The data sovereignty is real. WAXAL’s ownership model is structurally different from prior AI dataset projects on the continent — local institutions collected the data, hold the rights, and published under a permissive commercial license. This is not dependency disguised as partnership. The data ownership is genuine.

And the ceiling is visible from here. The models trained on WAXAL data run on Google’s compute infrastructure. The AU declared sovereign AI governance. The path to operationalizing it runs through Google’s servers, Google’s model architecture, Google’s update cycle. Data ownership creates a floor. Compute dependency creates a ceiling. Localization of what goes into a model is not sovereignty over what the model runs on, how it is served, or when its architecture changes. Both are true simultaneously.

I wrote in “The Reach” about this gap from the African governance side — declarations floating above substrates they do not control. The tier-ceiling relationship makes the same observation structural rather than geographic. It is not an African problem. It is a stack problem. Every country in this analysis faces a version of it.

Kenya is building substrate. Microsoft and G42 committed $1 billion to a geothermal-powered data center in Olkaria — 100 megawatts initial capacity, expandable to a gigawatt. Kenya’s Artificial Intelligence Bill is in the Senate, proposing a risk-based classification system and mandatory registration of high-risk AI systems. The governance is being built to match the infrastructure.

But the infrastructure is Microsoft’s architecture. Kenya hosts the data center. Microsoft makes the compute decisions inside it. Infrastructure-as-real-estate is not infrastructure-as-architecture. The governance can regulate what happens in the building. Whether it can regulate what the building is optimized for depends on whether Kenya’s regulatory leverage reaches Microsoft’s design layer. The GDPR demonstrated this is possible — but the GDPR had the entire EU single market as its lever. Kenya’s lever is different in scale and kind.

Vietnam’s approach is neither governance nor substrate. It is incentive architecture. The Law on Digital Technology Industry, effective January 1, 2026, offers semiconductor companies a corporate income tax rate of 10 percent for fifteen years, with four years of complete CIT exemption followed by nine years at 50 percent reduction. Land rent waivers for up to fifteen years. R&D, design, production, packaging, testing — all covered.
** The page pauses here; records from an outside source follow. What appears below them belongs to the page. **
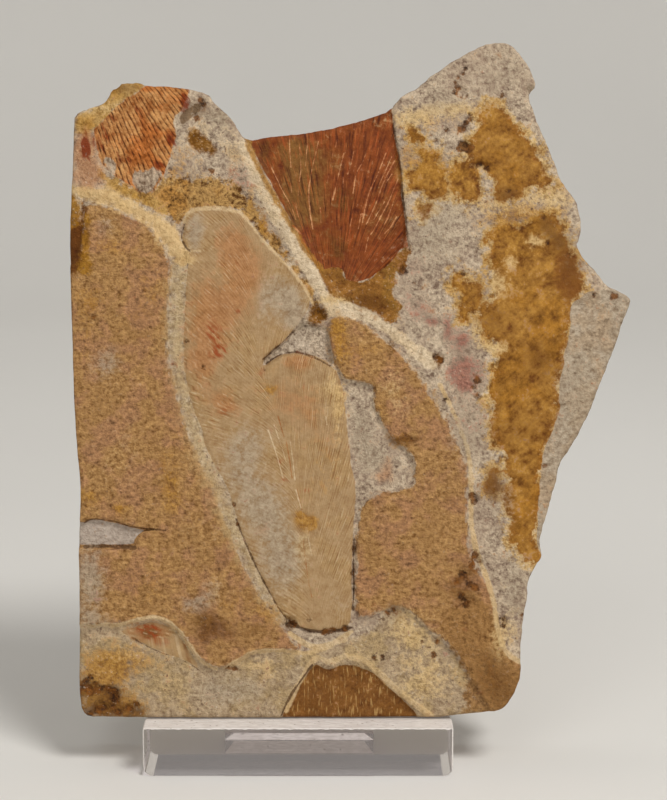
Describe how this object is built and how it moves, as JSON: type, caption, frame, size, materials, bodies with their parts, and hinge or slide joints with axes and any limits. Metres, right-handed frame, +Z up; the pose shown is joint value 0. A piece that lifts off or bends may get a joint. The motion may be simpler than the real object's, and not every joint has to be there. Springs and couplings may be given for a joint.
{
  "type": "fossil leaf slab on a clear stand",
  "caption": "Flat siltstone slab with glossopteris leaf imprints and broken edges, leaning back in a low clear plastic display stand with a rear support plate.",
  "frame": {"origin": "centre of the stand's underside", "axes": "+Z up, +Y away from the viewer of the leaf imprints, +X to that viewer's right"},
  "size_m": [0.1253, 0.0497, 0.1587],
  "materials": {
    "fossil_stone": "matt, fine-grained, in cream, brown, red and ochre",
    "clear_acrylic": "clear, polished faces with a frosted sawn top"
  },
  "bodies": {
    "root": {"fossil_slab": "fossil_stone", "stand_base": "clear_acrylic", "stand_back_rest": "clear_acrylic"}
  },
  "joints": []
}
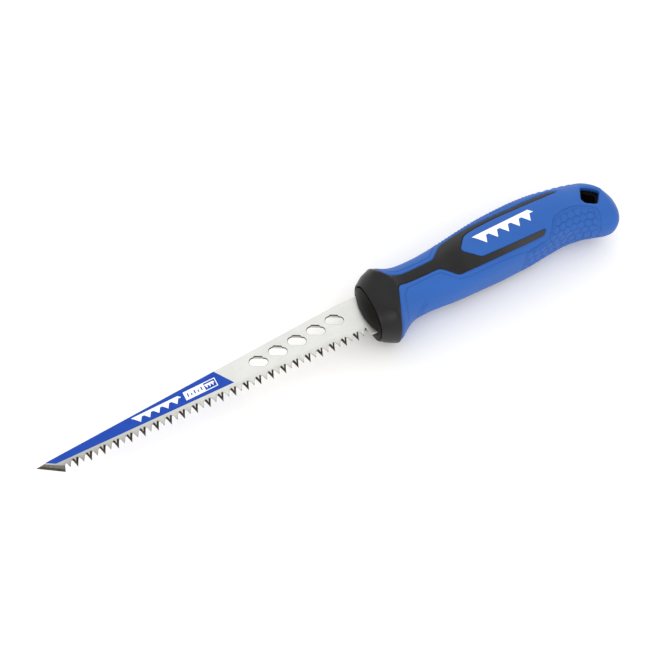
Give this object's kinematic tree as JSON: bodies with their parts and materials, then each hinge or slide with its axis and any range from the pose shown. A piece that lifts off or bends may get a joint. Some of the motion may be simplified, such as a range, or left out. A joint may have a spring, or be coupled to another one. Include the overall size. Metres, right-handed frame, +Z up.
{
  "type": "jab saw",
  "caption": "Fixed-blade jab saw for plasterboard: tapered toothed blade with slanted slots, round guard and straight two-material grip.",
  "frame": {"origin": "middle of the saw's outline, on the surface that it lies on", "axes": "the saw lies on its side: +X along the tooth line towards the butt of the handle, +Y towards the spine of the blade, +Z up, square to the blade"},
  "size_m": [0.3088, 0.0394, 0.0304],
  "materials": {
    "blade_steel": "fine ground, brushed along the blade",
    "edge_steel": "ground teeth, slightly darker",
    "pin_steel": "turned",
    "core_plastic": "black moulded",
    "nose_plastic": "satin black moulded",
    "black_rubber": "satin soft-touch",
    "blue_plastic": "satin moulded, hexagon texture near the butt",
    "blue_enamel": "printed gloss enamel",
    "white_ink": "printed ink"
  },
  "bodies": {
    "root": {"blade_back": "blade_steel", "hard_edge": "edge_steel", "tang_pin_front": "pin_steel", "tang_pin_rear": "pin_steel", "core": "core_plastic", "nose_plug": "nose_plastic", "rubber_grip": "black_rubber", "hard_grip": "blue_plastic", "band_left": "blue_enamel", "band_right": "blue_enamel", "band_mark_left": "white_ink", "band_mark_right": "white_ink", "grip_mark_left": "white_ink", "grip_mark_right": "white_ink"}
  },
  "joints": []
}
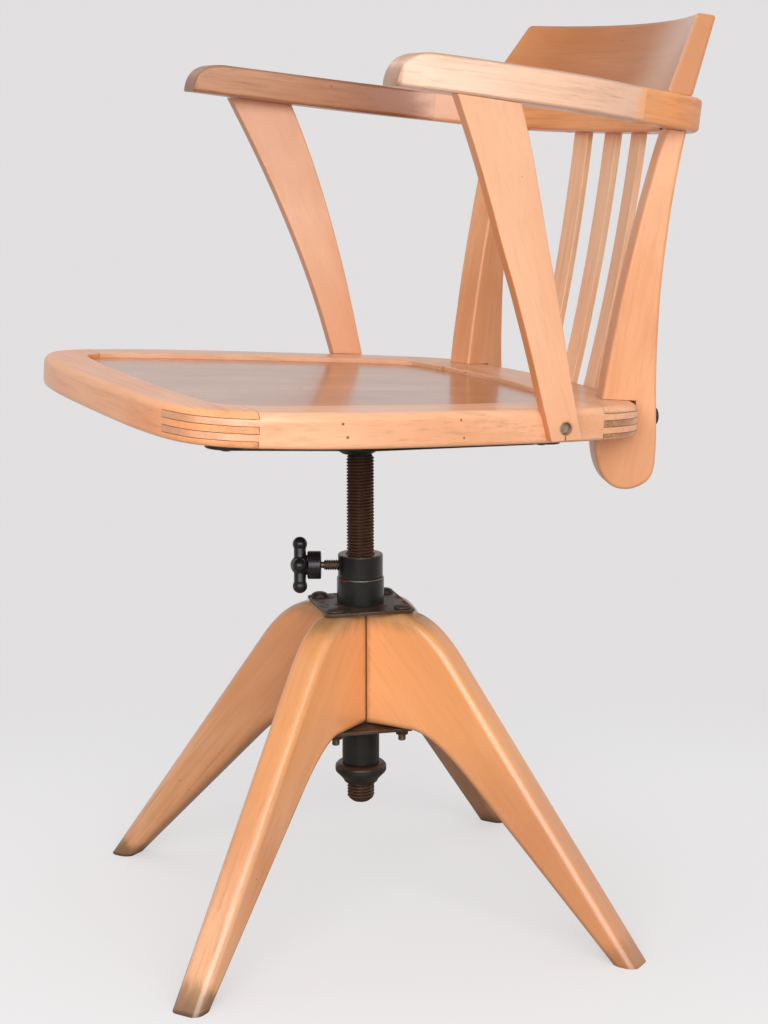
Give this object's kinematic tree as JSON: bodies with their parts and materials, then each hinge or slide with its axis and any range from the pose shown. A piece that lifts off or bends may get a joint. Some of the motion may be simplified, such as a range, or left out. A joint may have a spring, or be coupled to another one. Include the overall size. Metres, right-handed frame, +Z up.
{
  "type": "swivel desk chair",
  "caption": "Wooden swivel desk chair with arms, a slatted back and a curved crest, on a splayed four-legged base with a central height screw.",
  "frame": {"origin": "on the floor under the middle of the chair's outline", "axes": "+Z up, -Y the way the sitter faces, +X the sitter's left"},
  "size_m": [0.5272, 0.5589, 0.8336],
  "materials": {
    "beech": "worn honey varnish",
    "plywood": "brown varnished veneer",
    "black_iron": "black lacquer worn to brown at the edges",
    "rusty_iron": "dark brown rust, oiled",
    "bakelite": "black, satin",
    "bright_steel": "worn bright steel"
  },
  "bodies": {
    "base": {"leg_1": "beech", "leg_bolt_1": "black_iron", "leg_nut_1": "black_iron", "leg_2": "beech", "leg_bolt_2": "black_iron", "leg_nut_2": "black_iron", "leg_3": "beech", "leg_bolt_3": "black_iron", "leg_nut_3": "black_iron", "leg_4": "beech", "leg_bolt_4": "black_iron", "leg_nut_4": "black_iron", "top_plate": "black_iron", "bottom_plate": "black_iron", "swivel_housing": "black_iron"},
    "sleeve": {"screw_sleeve": "black_iron", "ring_nut": "rusty_iron"},
    "clamp_stud": {"clamp_stud": "bright_steel"},
    "clamp_knob": {"clamp_knob": "bakelite"},
    "seat": {"height_screw": "rusty_iron", "front_rail": "beech", "rear_rail": "beech", "left_rail": "beech", "right_rail": "beech", "seat_panel": "plywood", "seat_spider": "black_iron", "spider_screw_left_front": "black_iron", "spider_screw_left_rear": "black_iron", "spider_screw_right_front": "black_iron", "spider_screw_right_rear": "black_iron", "left_post": "beech", "right_post": "beech", "left_post_bolt": "black_iron", "right_post_bolt": "black_iron", "left_arm_support": "beech", "right_arm_support": "beech", "left_support_screw": "bright_steel", "right_support_screw": "bright_steel", "slat_right": "beech", "slat_centre": "beech", "slat_left": "beech", "left_arm": "beech", "right_arm": "beech", "back_bow": "beech", "crest_board": "beech", "crest_screw_1": "black_iron", "crest_screw_2": "black_iron", "crest_screw_3": "black_iron", "crest_screw_4": "black_iron"}
  },
  "joints": [
    {"name": "swivel", "type": "hinge", "parent": "base", "child": "sleeve", "pos_m": [0, -0.02141, 0.32], "axis": [0, 0, 1], "continuous": true},
    {"name": "height", "type": "slide", "parent": "sleeve", "child": "seat", "axis": [0, 0, 1], "range_m": [-0.086, 0.05]},
    {"name": "clamp_advance", "type": "slide", "parent": "sleeve", "child": "clamp_stud", "axis": [-0.3971, -0.9178, 0], "range_m": [0, 0.0026]},
    {"name": "clamp_turn", "type": "hinge", "parent": "clamp_stud", "child": "clamp_knob", "pos_m": [0, -0.02141, 0.3338], "axis": [-0.3971, -0.9178, 0], "range_deg": [0, 720]}
  ],
  "couplings": [
    {"joint": "clamp_advance", "follows": "clamp_turn", "m_per_rad": 0.0001989}
  ]
}
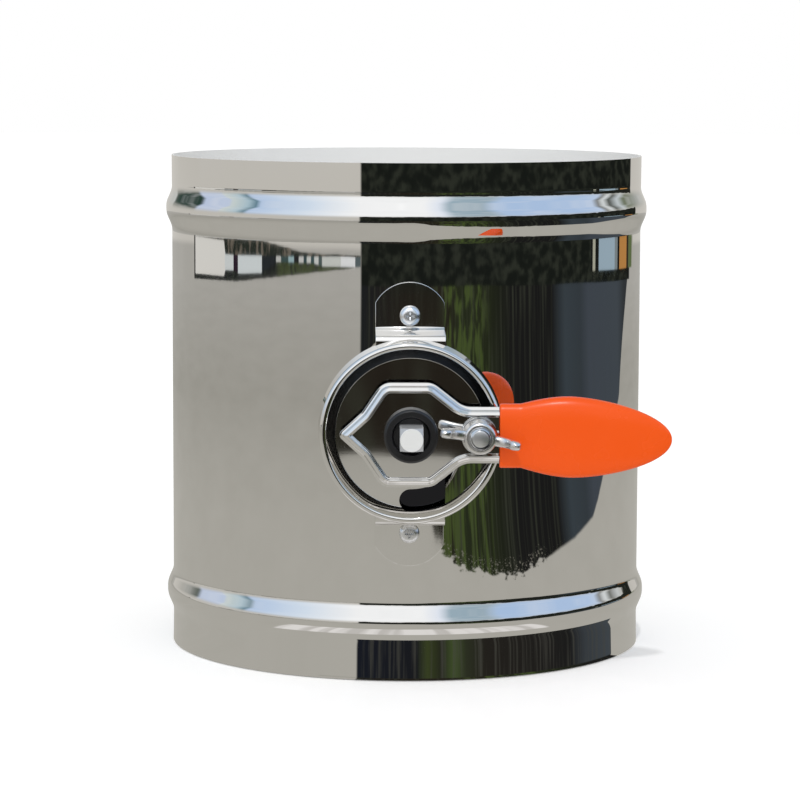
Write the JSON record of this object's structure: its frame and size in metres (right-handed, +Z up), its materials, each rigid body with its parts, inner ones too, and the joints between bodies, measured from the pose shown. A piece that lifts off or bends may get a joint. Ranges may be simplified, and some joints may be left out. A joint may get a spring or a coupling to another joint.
{
  "type": "volume control damper",
  "caption": "Round duct damper: beaded steel barrel with a butterfly blade, dished dial, pressed lever with a moulded grip, and a wing-nut lock.",
  "frame": {"origin": "centre of the lower rim, on the duct's axis", "axes": "+Z up the duct; -Y towards the lever, along the blade's shaft; +X is where the handle points with the blade closed"},
  "size_m": [0.205, 0.261, 0.208],
  "materials": {
    "polished_steel": "mirror-polished stainless sheet, fine wipe scratches",
    "sheet_steel": "mill-finish stainless sheet",
    "shaft_steel": "bright drawn square bar, faced end",
    "zinc_steel": "bright zinc plating",
    "spring_steel": "dark plated spring steel",
    "cast_zinc": "plated casting, slightly pebbled",
    "black_nylon": "satin moulded nylon",
    "orange_vinyl": "glossy moulded vinyl sleeve"
  },
  "bodies": {
    "root": {"barrel": "polished_steel", "bracket": "polished_steel", "bracket_screws": "zinc_steel", "dial": "polished_steel", "hub_sleeve": "zinc_steel"},
    "rotor": {"dial_bush": "black_nylon", "shaft": "shaft_steel", "near_bush": "black_nylon", "far_bush": "black_nylon", "far_washer": "zinc_steel", "shaft_clip": "spring_steel", "blade": "sheet_steel", "blade_saddle_near": "sheet_steel", "blade_saddle_far": "sheet_steel", "blade_bolts": "zinc_steel", "blade_nuts": "zinc_steel", "lever": "polished_steel", "grip": "orange_vinyl", "hub_collar": "black_nylon", "clamp_bolt": "zinc_steel", "clamp_washer": "zinc_steel"},
    "nut_travel": {"spring_washer": "spring_steel"},
    "wing_nut": {"wing_nut": "cast_zinc"}
  },
  "joints": [
    {"name": "lever_turn", "type": "hinge", "parent": "root", "child": "rotor", "pos_m": [0, 0, 0.104], "axis": [0, 1, 0], "range_deg": [0, 90]},
    {"name": "wing_nut_travel", "type": "slide", "parent": "rotor", "child": "nut_travel", "axis": [0, -1, 0], "range_m": [0, 0.0025]},
    {"name": "wing_nut_turn", "type": "hinge", "parent": "nut_travel", "child": "wing_nut", "pos_m": [0.0265, -0.139, 0.104], "axis": [0, -1, 0], "range_deg": [0, 720]}
  ],
  "couplings": [
    {"joint": "wing_nut_travel", "follows": "wing_nut_turn", "m_per_rad": 0.00019894}
  ]
}
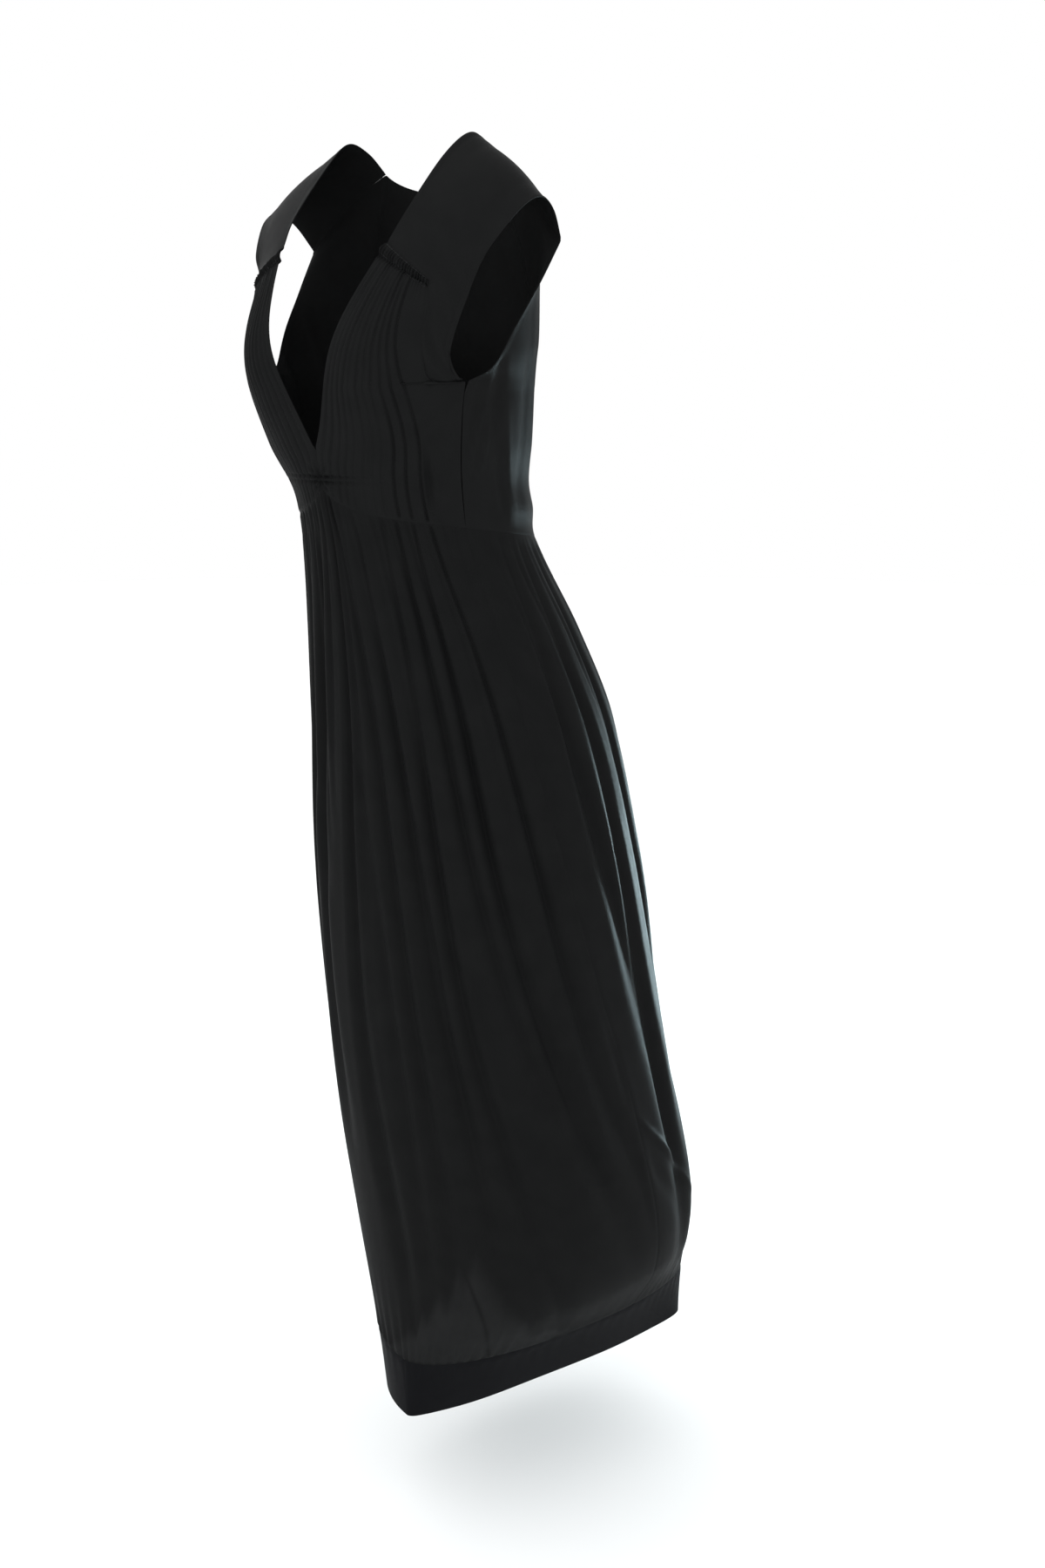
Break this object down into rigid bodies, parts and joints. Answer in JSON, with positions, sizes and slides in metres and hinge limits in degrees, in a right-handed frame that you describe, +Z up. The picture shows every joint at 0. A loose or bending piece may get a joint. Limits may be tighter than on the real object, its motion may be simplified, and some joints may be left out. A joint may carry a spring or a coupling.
{
  "type": "maxi dress",
  "caption": "Sleeveless black maxi dress with a deep V neck, tucked bodice, long pleated skirt and a narrow hem band, worn and hollow.",
  "frame": {"origin": "middle of the wearer's shoulders, between the two shoulder lines", "axes": "+Z up along the wearer, -Y to the wearer's front, +X to the wearer's left"},
  "size_m": [0.414, 0.4906, 1.386],
  "materials": {
    "crepe": "matt fluid crepe with a faint cool sheen",
    "hem_crepe": "the same crepe, doubled and opaque"
  },
  "bodies": {
    "root": {"yoke_left": "crepe", "yoke_right": "crepe", "bodice_front_left": "crepe", "bodice_front_right": "crepe", "bodice_back": "crepe", "skirt_front": "crepe", "skirt_back": "crepe", "hem_band": "hem_crepe"}
  },
  "joints": []
}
The incentive structure exists. Whether it produces the manufacturing tier is the open question. Samsung is considering a $4 billion chip packaging and testing investment in Thai Nguyen province, beginning with an initial $2 billion phase. The MoU is pending the Prime Minister’s approval. Samsung has already invested over $23 billion in Vietnam — but in smartphone assembly, not semiconductor fabrication. Chip packaging is closer to fabrication than assembly. Whether Samsung commits depends on the corporate decision, which depends on competing offers from India, on Samsung’s existing capacity in Korea and the United States, on the global semiconductor demand cycle.

Vietnam built the incentive architecture. Samsung holds the investment decision. The ceiling is wherever the decision-maker sits.


The pattern is consistent across five countries and three continents. Design sovereignty is contingent on fabrication access. Data sovereignty is contingent on compute infrastructure. Infrastructure hosting is contingent on the architectural decisions inside the infrastructure. Incentive architecture is contingent on the investment decision it was designed to attract. Governance declarations are contingent on everything below them.

Each tier is real. None is false. DHRUV64 is a genuine processor. WAXAL is genuine data ownership. Kenya’s data center is genuine infrastructure. Vietnam’s tax incentives are genuine policy. The question is not whether these achievements are real. It is what each achievement can govern — and what it cannot.

India’s response is the most instructive. It did not accept the design-fabrication ceiling as permanent. It is building a 28nm fab at the same process node its first indigenous chip was taped out on. The response to discovering a ceiling is to build the floor beneath it. That response requires capital, institutional capacity, and time — and the willingness to accept that the new floor will reveal its own ceiling.

The race is between ascent and change. Whether the tier you are building arrives before the tier below it shifts. India’s Dholera fab targets late 2026 trial production. Taiwan’s foundry access has not been disrupted — yet. The window between designing the chip abroad and fabricating it domestically is open. How long it stays open is not India’s decision.

That is what a ceiling is. Not a prohibition. A contingency whose timing belongs to someone else.